▶ _What you need to do_
Take the data below and write out exactly the lines from the one with "make_shell()" through the one with "obj.parent = empty"; omit every other line.

▶ _Provided material_
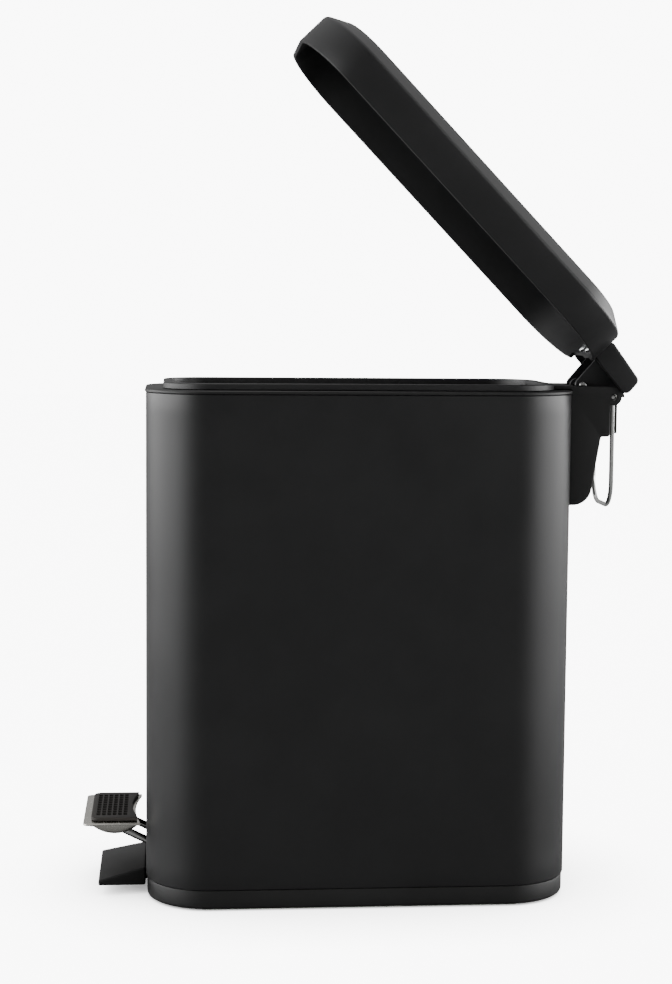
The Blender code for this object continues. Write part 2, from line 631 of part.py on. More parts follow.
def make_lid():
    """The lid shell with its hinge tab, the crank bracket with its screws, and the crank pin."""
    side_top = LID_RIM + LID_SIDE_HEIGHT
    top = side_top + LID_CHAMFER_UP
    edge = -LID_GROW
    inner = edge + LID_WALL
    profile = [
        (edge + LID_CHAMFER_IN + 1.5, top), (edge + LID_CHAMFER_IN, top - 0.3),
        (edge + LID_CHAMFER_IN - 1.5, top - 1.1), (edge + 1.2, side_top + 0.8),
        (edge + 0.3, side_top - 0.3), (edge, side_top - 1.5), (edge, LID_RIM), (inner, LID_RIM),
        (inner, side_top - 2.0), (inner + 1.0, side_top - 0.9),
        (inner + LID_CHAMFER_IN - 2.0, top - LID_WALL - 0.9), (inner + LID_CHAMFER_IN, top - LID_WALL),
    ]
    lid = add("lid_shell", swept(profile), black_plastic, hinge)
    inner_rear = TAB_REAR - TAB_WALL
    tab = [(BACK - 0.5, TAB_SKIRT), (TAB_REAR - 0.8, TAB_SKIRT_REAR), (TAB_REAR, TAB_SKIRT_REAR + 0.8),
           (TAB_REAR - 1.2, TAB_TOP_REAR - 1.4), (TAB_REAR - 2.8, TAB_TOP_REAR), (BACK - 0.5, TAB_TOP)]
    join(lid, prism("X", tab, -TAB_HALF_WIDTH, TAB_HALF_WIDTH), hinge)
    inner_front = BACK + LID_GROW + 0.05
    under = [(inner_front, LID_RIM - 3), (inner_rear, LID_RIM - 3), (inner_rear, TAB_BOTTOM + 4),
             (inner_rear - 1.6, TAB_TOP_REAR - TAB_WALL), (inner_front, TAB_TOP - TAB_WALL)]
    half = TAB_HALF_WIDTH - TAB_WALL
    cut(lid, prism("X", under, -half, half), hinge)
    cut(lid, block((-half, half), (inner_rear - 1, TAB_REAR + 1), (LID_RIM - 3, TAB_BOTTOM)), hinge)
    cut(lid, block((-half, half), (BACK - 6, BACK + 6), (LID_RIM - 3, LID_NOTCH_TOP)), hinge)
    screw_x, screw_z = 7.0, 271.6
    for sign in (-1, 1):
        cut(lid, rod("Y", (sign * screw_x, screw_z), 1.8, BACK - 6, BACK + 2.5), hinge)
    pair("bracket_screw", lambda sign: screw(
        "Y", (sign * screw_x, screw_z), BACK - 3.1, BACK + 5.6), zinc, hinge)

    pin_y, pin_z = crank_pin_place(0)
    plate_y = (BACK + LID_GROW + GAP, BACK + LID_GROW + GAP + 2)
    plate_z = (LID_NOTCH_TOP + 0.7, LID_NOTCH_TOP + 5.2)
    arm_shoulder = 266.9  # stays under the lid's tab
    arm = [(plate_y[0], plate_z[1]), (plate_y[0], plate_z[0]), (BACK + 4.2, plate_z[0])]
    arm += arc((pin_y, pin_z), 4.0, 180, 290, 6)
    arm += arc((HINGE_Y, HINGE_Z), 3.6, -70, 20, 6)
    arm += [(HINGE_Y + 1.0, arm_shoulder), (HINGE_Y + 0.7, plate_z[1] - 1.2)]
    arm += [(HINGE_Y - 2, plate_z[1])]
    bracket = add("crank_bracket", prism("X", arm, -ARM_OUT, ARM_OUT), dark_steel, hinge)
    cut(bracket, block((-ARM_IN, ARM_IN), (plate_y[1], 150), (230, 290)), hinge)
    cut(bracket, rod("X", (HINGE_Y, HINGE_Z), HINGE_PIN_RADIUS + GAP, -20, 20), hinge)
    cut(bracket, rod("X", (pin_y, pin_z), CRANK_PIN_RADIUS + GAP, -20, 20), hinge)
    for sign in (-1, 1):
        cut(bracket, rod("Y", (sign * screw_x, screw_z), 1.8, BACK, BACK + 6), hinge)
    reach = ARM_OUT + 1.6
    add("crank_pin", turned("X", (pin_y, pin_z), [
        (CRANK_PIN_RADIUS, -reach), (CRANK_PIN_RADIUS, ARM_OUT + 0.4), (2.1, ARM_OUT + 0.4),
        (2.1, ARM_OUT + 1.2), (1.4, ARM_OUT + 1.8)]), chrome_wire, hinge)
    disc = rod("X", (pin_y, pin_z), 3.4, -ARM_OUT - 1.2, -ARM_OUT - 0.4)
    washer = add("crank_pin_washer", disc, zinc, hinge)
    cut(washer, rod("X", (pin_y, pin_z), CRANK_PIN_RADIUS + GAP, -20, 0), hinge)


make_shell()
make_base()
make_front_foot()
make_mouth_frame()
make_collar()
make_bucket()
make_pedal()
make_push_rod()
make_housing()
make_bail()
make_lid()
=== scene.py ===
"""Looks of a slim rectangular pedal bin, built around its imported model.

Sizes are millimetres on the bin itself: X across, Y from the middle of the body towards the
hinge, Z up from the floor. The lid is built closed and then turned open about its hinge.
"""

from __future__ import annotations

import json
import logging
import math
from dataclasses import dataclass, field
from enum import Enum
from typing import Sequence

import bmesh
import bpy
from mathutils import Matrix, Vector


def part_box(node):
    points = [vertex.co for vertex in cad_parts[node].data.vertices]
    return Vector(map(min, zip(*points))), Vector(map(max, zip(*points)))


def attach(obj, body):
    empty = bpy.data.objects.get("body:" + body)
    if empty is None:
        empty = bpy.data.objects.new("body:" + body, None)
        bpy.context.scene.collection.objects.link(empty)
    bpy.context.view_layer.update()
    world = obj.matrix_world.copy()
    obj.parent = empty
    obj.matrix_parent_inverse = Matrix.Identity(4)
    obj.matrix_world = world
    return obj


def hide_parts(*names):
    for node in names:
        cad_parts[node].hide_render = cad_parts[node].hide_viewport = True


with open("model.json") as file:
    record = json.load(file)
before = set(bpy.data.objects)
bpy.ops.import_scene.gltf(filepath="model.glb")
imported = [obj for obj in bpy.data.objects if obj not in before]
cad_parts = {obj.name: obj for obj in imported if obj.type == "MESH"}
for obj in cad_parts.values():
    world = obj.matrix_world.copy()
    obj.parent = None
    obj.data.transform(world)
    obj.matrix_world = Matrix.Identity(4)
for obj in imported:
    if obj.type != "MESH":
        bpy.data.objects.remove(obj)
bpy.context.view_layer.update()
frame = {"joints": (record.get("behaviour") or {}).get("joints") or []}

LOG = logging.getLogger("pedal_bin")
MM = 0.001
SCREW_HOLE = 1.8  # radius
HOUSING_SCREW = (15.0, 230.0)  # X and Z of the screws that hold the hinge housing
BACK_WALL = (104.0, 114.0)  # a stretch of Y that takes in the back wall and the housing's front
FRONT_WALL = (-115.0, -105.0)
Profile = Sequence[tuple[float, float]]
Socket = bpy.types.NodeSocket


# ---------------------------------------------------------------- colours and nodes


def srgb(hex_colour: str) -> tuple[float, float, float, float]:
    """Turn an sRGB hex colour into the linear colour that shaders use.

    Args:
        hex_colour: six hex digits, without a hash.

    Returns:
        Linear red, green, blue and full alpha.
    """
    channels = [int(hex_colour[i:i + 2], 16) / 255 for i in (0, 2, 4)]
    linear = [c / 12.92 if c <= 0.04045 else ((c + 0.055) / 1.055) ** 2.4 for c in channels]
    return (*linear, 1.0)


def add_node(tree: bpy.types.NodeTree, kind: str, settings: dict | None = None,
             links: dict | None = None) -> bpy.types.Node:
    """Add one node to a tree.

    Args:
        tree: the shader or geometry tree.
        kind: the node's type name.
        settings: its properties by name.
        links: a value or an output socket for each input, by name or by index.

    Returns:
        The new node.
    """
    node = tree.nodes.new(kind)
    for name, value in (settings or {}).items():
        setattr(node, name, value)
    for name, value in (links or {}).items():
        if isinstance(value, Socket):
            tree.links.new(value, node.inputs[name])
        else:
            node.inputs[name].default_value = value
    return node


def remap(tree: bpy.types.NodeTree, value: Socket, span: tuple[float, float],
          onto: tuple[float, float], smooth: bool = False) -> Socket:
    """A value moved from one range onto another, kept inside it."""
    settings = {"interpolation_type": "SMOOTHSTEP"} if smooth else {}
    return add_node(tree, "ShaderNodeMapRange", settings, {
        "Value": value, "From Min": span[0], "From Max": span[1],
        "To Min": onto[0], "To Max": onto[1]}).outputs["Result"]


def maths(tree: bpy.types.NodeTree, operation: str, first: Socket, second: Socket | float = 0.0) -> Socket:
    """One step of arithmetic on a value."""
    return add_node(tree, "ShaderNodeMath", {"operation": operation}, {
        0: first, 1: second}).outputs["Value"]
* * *
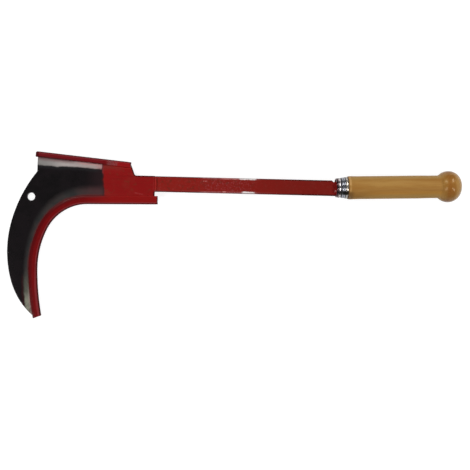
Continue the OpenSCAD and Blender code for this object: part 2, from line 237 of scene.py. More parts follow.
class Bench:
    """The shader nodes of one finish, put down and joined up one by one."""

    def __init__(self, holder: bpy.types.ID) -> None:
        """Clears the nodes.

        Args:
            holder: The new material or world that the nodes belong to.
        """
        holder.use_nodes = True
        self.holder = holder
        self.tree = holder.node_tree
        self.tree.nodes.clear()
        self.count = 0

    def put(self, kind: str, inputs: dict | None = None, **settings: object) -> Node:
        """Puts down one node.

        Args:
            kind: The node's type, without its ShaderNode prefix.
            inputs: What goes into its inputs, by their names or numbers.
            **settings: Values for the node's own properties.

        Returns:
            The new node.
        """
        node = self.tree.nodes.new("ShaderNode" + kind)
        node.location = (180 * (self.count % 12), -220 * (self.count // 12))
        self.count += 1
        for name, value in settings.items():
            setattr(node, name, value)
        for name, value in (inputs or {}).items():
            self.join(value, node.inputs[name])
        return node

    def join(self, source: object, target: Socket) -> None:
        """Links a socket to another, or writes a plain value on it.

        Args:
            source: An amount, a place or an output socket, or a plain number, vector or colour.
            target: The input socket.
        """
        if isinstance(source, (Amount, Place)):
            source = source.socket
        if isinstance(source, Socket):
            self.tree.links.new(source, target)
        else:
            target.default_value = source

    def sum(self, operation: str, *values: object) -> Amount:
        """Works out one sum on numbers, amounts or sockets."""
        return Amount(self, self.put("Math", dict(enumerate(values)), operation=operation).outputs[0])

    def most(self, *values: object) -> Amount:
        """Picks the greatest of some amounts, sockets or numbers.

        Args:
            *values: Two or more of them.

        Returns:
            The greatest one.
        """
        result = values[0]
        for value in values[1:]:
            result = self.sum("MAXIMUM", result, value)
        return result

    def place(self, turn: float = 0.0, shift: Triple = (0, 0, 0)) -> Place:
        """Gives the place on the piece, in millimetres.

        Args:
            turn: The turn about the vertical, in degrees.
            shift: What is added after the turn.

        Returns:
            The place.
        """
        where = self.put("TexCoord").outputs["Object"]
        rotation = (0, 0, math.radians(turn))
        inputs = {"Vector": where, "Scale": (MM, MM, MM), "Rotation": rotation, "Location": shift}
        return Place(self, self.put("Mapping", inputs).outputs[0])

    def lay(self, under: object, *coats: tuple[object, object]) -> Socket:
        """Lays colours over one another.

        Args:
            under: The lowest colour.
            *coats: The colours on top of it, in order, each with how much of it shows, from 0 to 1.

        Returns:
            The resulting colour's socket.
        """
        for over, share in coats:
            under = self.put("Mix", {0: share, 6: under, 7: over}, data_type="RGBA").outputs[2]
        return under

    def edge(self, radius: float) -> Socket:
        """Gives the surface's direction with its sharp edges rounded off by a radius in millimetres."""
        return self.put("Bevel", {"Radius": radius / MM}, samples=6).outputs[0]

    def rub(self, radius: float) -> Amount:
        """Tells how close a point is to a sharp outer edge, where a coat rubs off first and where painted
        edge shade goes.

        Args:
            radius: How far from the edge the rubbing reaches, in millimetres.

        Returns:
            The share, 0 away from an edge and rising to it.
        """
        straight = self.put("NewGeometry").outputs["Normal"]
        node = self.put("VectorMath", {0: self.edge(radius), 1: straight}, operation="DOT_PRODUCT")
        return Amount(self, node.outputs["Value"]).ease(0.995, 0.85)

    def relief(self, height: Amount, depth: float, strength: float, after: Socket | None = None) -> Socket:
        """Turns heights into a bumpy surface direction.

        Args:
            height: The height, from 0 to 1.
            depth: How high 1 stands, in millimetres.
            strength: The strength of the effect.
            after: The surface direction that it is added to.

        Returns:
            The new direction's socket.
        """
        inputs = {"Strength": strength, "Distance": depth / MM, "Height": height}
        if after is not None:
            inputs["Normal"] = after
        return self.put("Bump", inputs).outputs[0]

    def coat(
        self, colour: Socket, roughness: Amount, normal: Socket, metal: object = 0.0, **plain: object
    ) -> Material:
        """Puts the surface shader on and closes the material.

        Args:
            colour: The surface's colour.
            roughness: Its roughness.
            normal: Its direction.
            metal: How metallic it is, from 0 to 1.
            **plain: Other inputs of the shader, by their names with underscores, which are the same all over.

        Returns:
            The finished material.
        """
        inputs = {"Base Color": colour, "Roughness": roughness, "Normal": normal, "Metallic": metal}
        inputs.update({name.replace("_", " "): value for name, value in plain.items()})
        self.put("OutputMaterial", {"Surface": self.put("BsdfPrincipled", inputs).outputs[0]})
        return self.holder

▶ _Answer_
make_shell()
make_base()
make_front_foot()
make_mouth_frame()
make_collar()
make_bucket()
make_pedal()
make_push_rod()
make_housing()
make_bail()
make_lid()
=== scene.py ===
"""Looks of a slim rectangular pedal bin, built around its imported model.

Sizes are millimetres on the bin itself: X across, Y from the middle of the body towards the
hinge, Z up from the floor. The lid is built closed and then turned open about its hinge.
"""

from __future__ import annotations

import json
import logging
import math
from dataclasses import dataclass, field
from enum import Enum
from typing import Sequence

import bmesh
import bpy
from mathutils import Matrix, Vector


def part_box(node):
    points = [vertex.co for vertex in cad_parts[node].data.vertices]
    return Vector(map(min, zip(*points))), Vector(map(max, zip(*points)))


def attach(obj, body):
    empty = bpy.data.objects.get("body:" + body)
    if empty is None:
        empty = bpy.data.objects.new("body:" + body, None)
        bpy.context.scene.collection.objects.link(empty)
    bpy.context.view_layer.update()
    world = obj.matrix_world.copy()
    obj.parent = empty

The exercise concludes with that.